[Work to do] Return each line of the listing that contains the string "with".

[Material]

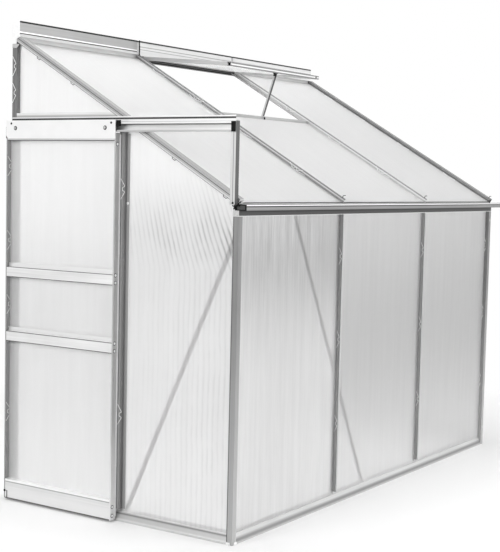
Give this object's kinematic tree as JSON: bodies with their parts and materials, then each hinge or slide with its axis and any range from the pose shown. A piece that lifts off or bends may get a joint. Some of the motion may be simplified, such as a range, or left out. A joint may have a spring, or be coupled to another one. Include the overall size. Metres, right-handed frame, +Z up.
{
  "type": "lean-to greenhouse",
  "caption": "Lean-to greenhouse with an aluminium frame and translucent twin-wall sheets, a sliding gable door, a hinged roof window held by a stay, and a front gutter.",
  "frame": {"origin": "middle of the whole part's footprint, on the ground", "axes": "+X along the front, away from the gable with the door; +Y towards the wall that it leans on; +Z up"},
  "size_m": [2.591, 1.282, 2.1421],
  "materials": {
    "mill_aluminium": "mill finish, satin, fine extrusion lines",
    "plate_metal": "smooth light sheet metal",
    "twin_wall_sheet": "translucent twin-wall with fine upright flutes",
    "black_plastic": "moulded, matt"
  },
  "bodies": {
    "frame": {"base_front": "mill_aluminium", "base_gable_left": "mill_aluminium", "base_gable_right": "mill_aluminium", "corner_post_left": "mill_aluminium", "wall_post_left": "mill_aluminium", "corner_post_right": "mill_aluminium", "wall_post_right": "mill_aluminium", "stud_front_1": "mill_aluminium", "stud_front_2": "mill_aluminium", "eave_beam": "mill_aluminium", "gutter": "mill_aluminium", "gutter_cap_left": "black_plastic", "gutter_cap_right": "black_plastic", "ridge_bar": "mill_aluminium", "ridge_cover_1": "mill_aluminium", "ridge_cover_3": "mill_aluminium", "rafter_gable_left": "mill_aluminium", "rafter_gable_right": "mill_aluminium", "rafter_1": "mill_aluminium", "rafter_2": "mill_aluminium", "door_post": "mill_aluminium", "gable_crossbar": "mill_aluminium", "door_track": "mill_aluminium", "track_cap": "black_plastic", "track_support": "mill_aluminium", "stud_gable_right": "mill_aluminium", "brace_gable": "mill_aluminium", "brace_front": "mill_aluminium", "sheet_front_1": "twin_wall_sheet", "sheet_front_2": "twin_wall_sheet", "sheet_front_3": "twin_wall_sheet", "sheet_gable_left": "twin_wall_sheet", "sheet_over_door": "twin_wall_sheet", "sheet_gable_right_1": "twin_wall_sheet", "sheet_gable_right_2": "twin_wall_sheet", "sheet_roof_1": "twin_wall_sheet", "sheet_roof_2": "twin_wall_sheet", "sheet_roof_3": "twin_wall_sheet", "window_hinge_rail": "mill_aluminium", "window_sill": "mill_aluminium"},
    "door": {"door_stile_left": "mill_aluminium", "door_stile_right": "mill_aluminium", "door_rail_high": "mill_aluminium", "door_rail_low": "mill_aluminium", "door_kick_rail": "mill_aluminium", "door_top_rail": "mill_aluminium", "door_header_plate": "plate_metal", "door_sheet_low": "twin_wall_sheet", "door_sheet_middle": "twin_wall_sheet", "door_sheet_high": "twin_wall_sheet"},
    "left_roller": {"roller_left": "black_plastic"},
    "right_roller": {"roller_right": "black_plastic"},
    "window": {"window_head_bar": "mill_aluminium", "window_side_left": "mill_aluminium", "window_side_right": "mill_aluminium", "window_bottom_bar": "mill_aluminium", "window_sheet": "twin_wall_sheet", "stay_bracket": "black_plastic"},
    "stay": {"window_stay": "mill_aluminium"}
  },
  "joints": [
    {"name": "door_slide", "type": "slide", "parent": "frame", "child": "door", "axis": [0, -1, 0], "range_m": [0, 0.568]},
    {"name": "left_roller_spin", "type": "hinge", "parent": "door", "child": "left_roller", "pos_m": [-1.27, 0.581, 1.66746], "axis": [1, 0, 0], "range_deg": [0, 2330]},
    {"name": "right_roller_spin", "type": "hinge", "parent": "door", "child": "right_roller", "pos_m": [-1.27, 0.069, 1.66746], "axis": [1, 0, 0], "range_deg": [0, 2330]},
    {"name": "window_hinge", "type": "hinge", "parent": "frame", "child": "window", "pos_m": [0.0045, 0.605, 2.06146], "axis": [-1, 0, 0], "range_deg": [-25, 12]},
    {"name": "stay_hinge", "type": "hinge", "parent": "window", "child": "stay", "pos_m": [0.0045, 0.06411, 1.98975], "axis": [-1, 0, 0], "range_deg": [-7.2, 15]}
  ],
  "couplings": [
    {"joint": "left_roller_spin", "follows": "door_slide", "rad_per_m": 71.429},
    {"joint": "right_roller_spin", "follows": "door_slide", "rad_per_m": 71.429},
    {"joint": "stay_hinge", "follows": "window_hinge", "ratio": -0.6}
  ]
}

[Answer to this task]
Give this object's kinematic tree as JSON: bodies with their parts and materials, then each hinge or slide with its axis and any range from the pose shown. A piece that lifts off or bends may get a joint. Some of the motion may be simplified, such as a range, or left out. A joint may have a spring, or be coupled to another one. Include the overall size. Metres, right-handed frame, +Z up.
  "caption": "Lean-to greenhouse with an aluminium frame and translucent twin-wall sheets, a sliding gable door, a hinged roof window held by a stay, and a front gutter.",
  "frame": {"origin": "middle of the whole part's footprint, on the ground", "axes": "+X along the front, away from the gable with the door; +Y towards the wall that it leans on; +Z up"},
    "twin_wall_sheet": "translucent twin-wall with fine upright flutes",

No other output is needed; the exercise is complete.